Now go back to the forum - goto the reply and then right click in the reply box and *paste* the results. 
The results from the notepad should now appear in the forum reply.
*------------------------------------------------------------------------*

*------------------------------------------------------------------------*
* Ping Tests *
If you cannot access the internet with this PC, then you will need to paste the results into something like notepad and then copy onto a machine that can access the internet and post the results in a reply here.
Save the file to a USB flash drive or other removable media. Plug it into the working computer with internet access and copy the file and paste here.

Start> Run {search bar in Vista/W7}> type * CMD * to open a command prompt box 
(A new dialogue box - black with white font, will appear on screen ):

For Windows 8 
to open a Cmd Prompt or an Administrator Cmd prompt from the Desktop. Use Win + X and choose Command Prompt or Command Prompt (Admin) from the list.

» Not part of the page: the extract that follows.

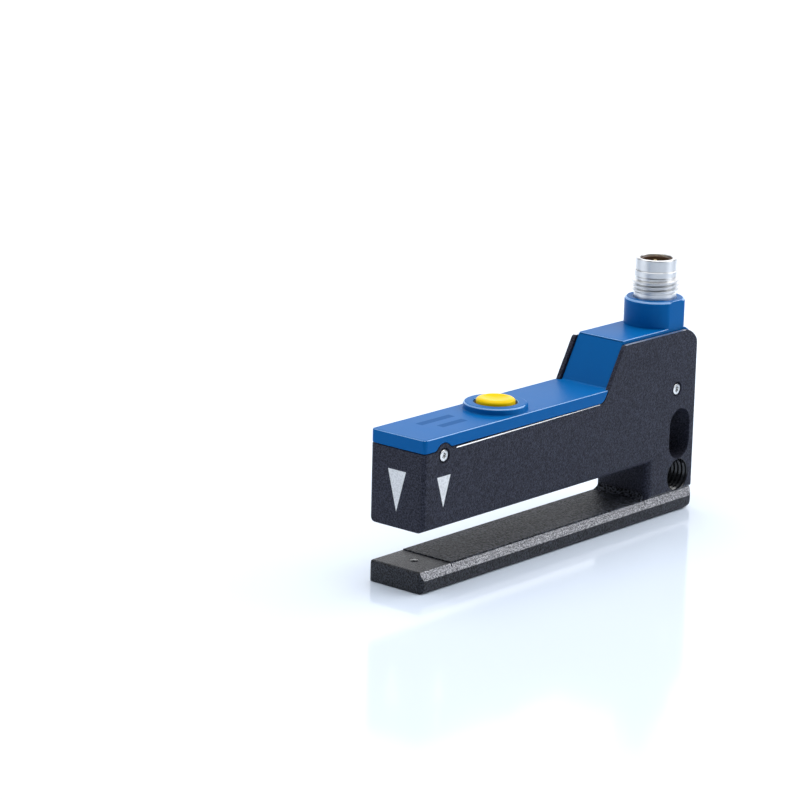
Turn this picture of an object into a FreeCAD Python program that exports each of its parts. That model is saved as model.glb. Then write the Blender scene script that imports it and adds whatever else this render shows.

Type the following command 
*Ping* {then a space and then add the number that is shown against the item labelled "default gateway" shown in the results from the ipconfig /all}
Post back the results in a reply here
right click in the command prompt box
select all
enter
control key + C key - to copy
then reply here and 
control key + V to paste

Type the following command
*Ping google.com*
Post back the results in a reply here
right click in the command prompt box
select all
enter
control key + C key - to copy
then reply here and 
control key + V to paste

Type the following command
*Ping 209.183.226.152*
Post back the results in a reply here
right click in the command prompt box
select all
enter
control key + C key - to copy
then reply here and 
control key + V to paste


> _*For your information only*
> these tests will check various stages of the connection, the first ping test, *ping default gateway* checks to see if you still have a connection to the router.
> The next two *Ping google.com & Ping 209.183.226.152* tests the connection to internet. google is to test by name and the ping test using a number is checking that a connection exists without DNS.
> these tests then confirm if there is a dns issue on the connection._


 
*------------------------------------------------------------------------*


*Now for the wireless issue *

inSSIDer is here 
inSSIDer – Discover The Wi-Fi Around You | MetaGeek

*------------------------------------------------------------------------*
* Run Xirrus Wi-Fi Inspector  
Download and install*
If you cannot access the internet with this PC, then you will need to copy the program across to the faulty PC
Save the file to a USB flash drive or other removable media. Plug it into the working computer with internet access and copy the file and install the program. 
You will now need to take a screen shot and copy that back to the working PC and attach the screen shot in a reply on the forum here.

Wi-Fi Inspector | Xirrus
Direct link to the program is here Wi-Fi Inspector Confirmation

_{If the above link does not work heres another link Xirrus Wi-Fi Inspector | PCWorld}_

Then run and install the program - on a wireless enabled PC/Laptop
if you get an error - You need will need to have NET Framework installed for the WiFi Inspector to function.
On windows 8 - (i do not have windows 8) but, it would appear that, When you first try to run, you may get a message that .net framework is needed, and included in that message is a link to download/install.

Run the program 

A user guide is available here http://www.xirrus.com/cdn/pdf/Xirrus-Wi-Fi-inspectorguide-1-2-1-RevB-6.aspx

post a screen shot of the program running.
if there are a lot of networks showing can you click on *"networks"* top lefthand area - so we can see all the network information.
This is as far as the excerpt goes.